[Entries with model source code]
# # # # #

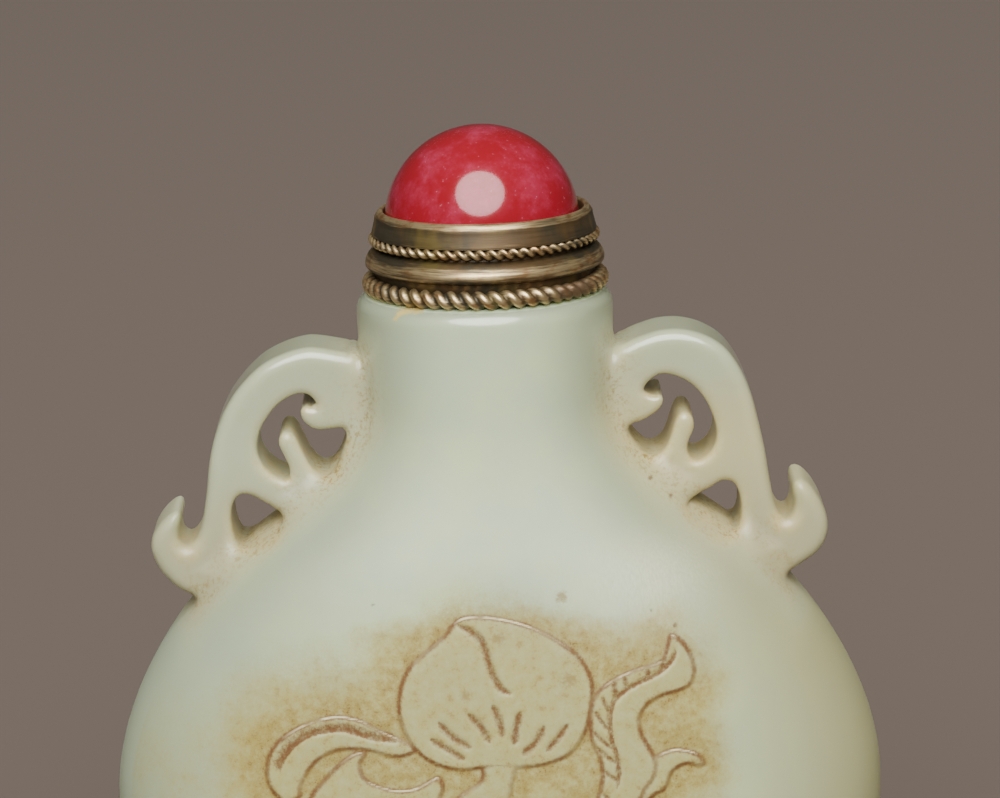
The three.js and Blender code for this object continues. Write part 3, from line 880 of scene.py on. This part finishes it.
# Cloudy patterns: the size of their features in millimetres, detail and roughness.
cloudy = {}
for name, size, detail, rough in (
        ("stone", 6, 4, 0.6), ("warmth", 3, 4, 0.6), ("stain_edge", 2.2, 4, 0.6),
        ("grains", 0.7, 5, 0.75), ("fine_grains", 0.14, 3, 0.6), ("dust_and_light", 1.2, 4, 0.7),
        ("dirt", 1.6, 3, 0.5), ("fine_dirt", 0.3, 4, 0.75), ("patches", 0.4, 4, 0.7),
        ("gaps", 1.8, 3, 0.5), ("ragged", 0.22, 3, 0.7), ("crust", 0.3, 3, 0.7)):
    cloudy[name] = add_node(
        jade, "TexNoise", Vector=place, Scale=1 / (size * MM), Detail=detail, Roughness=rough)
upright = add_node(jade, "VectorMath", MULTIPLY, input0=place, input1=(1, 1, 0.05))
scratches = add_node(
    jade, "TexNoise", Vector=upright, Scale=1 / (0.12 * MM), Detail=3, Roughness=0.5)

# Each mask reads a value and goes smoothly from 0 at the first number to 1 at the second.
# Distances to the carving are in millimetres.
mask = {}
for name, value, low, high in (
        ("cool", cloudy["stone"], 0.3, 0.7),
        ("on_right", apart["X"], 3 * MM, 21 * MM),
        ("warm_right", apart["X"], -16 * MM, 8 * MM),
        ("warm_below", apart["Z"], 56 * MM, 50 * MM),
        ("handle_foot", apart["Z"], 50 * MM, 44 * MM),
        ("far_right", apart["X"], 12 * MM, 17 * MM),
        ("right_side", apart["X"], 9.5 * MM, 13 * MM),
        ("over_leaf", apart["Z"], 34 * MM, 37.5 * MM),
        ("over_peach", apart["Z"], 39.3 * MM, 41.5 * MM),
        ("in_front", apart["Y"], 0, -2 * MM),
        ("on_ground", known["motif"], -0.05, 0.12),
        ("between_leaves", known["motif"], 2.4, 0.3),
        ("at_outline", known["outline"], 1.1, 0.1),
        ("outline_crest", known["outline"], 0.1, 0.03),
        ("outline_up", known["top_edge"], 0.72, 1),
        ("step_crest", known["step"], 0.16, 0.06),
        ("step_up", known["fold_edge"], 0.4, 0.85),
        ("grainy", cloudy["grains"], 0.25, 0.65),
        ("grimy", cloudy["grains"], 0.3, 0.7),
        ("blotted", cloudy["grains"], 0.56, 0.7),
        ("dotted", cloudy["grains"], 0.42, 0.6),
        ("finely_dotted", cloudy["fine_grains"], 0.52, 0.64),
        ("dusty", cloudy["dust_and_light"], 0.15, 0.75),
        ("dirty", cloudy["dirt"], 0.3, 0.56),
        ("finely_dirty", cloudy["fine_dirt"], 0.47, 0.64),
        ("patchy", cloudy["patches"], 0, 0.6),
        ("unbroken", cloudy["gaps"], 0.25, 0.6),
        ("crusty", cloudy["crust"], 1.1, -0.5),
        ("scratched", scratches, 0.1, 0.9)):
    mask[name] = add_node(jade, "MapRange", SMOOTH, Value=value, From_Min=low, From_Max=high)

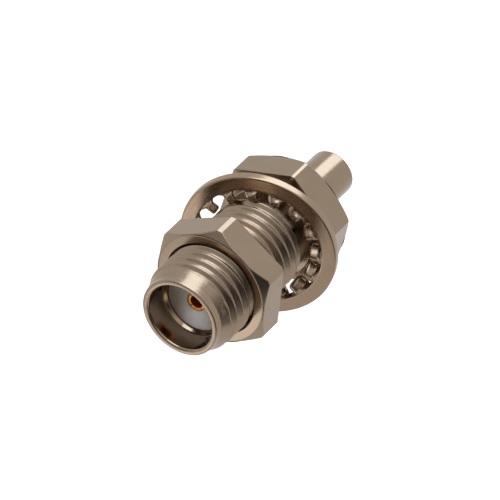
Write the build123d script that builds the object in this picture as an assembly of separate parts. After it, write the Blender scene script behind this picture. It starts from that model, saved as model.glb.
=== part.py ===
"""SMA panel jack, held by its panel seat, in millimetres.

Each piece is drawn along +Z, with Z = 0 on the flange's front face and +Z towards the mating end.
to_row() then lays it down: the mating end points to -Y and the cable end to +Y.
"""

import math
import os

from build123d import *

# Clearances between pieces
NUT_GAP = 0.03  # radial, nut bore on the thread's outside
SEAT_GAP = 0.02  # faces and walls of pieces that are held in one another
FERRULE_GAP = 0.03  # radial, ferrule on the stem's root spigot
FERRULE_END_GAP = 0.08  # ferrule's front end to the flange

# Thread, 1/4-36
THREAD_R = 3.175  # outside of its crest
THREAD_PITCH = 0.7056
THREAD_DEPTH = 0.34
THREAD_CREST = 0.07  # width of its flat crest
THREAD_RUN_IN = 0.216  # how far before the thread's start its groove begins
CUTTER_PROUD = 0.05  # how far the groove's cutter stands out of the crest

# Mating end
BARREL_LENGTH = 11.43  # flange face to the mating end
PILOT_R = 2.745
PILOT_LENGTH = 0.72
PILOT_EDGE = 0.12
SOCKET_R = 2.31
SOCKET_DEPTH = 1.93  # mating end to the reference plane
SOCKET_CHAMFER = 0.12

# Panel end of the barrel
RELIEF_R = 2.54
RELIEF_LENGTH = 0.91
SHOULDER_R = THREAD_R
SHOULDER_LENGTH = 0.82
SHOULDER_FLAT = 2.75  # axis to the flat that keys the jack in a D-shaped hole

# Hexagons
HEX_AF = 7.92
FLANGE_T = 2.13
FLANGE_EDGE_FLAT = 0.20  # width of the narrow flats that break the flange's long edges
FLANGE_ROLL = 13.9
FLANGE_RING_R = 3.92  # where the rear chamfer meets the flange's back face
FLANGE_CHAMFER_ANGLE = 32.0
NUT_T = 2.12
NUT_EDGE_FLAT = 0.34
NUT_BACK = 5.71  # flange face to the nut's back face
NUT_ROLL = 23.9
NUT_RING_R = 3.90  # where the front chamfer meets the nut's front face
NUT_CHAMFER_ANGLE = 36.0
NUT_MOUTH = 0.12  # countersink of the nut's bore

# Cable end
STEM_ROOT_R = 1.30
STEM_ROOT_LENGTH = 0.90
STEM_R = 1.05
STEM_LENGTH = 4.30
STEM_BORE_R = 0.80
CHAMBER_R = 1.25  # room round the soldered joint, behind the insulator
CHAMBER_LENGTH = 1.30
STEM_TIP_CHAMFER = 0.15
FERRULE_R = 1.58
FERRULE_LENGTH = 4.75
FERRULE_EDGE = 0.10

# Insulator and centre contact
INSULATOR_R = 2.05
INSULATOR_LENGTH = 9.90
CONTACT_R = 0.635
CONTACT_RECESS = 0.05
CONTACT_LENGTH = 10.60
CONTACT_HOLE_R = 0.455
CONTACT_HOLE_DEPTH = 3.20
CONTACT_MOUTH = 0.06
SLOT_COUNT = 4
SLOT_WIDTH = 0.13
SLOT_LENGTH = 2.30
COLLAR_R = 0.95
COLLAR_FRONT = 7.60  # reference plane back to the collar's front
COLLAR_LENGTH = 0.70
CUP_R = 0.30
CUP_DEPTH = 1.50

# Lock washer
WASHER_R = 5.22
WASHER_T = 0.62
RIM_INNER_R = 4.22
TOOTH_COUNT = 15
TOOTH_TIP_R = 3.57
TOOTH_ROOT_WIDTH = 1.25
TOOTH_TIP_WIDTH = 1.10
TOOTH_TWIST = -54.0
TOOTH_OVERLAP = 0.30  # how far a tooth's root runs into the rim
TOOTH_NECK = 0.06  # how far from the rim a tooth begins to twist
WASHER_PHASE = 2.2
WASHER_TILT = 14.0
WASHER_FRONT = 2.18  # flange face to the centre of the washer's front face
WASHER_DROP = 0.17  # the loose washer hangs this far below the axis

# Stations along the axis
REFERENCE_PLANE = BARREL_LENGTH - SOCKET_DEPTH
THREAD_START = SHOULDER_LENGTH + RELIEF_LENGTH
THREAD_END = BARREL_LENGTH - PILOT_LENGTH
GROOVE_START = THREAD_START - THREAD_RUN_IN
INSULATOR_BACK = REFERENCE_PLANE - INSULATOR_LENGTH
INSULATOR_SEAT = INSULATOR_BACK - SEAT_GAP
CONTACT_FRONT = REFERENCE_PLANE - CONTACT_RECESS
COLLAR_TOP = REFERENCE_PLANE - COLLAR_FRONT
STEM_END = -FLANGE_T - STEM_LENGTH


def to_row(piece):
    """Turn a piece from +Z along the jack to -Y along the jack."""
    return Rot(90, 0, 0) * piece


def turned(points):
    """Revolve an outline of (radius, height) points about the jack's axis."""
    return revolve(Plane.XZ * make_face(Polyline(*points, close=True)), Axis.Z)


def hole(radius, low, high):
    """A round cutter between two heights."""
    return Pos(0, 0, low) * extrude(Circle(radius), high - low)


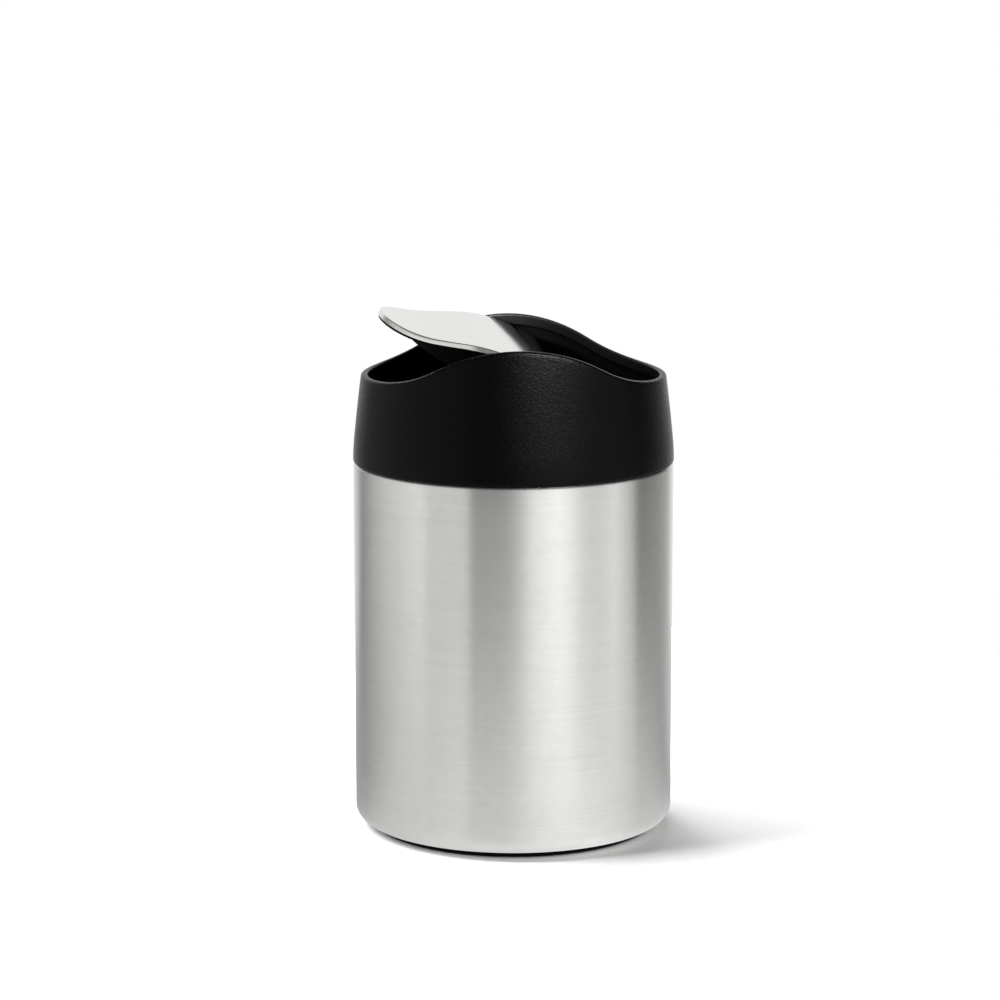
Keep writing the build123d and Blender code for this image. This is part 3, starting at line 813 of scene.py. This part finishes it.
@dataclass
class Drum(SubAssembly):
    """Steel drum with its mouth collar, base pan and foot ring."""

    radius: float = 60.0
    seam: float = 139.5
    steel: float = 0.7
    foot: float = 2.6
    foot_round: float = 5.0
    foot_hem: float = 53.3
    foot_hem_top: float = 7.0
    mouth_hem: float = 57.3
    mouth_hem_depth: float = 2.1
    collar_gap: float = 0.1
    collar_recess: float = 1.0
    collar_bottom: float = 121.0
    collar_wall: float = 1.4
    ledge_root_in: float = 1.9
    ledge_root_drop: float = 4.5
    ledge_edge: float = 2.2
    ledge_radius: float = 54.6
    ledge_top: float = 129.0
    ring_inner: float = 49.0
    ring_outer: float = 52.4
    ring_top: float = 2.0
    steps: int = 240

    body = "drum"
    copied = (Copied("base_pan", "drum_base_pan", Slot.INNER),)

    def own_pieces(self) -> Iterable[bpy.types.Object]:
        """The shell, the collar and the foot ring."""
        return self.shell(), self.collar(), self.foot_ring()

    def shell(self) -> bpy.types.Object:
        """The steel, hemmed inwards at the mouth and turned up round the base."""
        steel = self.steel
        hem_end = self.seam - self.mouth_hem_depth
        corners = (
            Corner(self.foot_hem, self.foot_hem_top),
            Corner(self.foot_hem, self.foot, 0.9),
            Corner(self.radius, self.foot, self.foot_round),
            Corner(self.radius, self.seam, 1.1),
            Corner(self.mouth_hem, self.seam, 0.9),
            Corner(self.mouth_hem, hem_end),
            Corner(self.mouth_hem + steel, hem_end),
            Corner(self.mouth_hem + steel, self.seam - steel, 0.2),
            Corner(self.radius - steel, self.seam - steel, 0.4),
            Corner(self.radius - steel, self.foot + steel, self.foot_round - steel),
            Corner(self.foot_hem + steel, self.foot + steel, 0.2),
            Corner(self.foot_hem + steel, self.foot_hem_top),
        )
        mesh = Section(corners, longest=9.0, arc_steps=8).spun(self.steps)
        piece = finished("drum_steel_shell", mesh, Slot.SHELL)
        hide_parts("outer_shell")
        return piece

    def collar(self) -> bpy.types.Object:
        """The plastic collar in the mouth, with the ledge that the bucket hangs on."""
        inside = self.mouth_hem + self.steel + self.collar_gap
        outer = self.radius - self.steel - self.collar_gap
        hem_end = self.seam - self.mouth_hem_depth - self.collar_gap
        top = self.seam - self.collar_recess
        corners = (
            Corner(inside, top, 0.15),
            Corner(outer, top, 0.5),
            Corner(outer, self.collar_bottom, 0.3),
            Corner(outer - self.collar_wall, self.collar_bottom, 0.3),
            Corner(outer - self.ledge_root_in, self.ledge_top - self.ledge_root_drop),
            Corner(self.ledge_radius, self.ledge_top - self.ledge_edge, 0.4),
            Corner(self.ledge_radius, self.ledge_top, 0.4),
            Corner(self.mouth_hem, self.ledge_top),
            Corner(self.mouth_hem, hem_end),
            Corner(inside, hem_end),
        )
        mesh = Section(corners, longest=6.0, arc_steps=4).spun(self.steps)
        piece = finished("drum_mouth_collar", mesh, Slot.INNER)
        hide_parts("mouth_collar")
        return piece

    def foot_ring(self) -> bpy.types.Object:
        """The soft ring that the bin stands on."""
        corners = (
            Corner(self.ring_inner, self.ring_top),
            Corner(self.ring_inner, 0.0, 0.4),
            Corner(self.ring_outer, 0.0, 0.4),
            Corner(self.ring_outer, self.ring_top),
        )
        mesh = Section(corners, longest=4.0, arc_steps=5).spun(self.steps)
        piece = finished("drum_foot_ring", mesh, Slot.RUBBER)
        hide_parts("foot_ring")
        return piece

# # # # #

> [Description of the task] Repeat word for word the lines from the line with "Keep writing the" to the line with "drum with its", both lines included.

> [Answer for the task]
Keep writing the build123d and Blender code for this image. This is part 3, starting at line 813 of scene.py. This part finishes it.
@dataclass
class Drum(SubAssembly):
    """Steel drum with its mouth collar, base pan and foot ring."""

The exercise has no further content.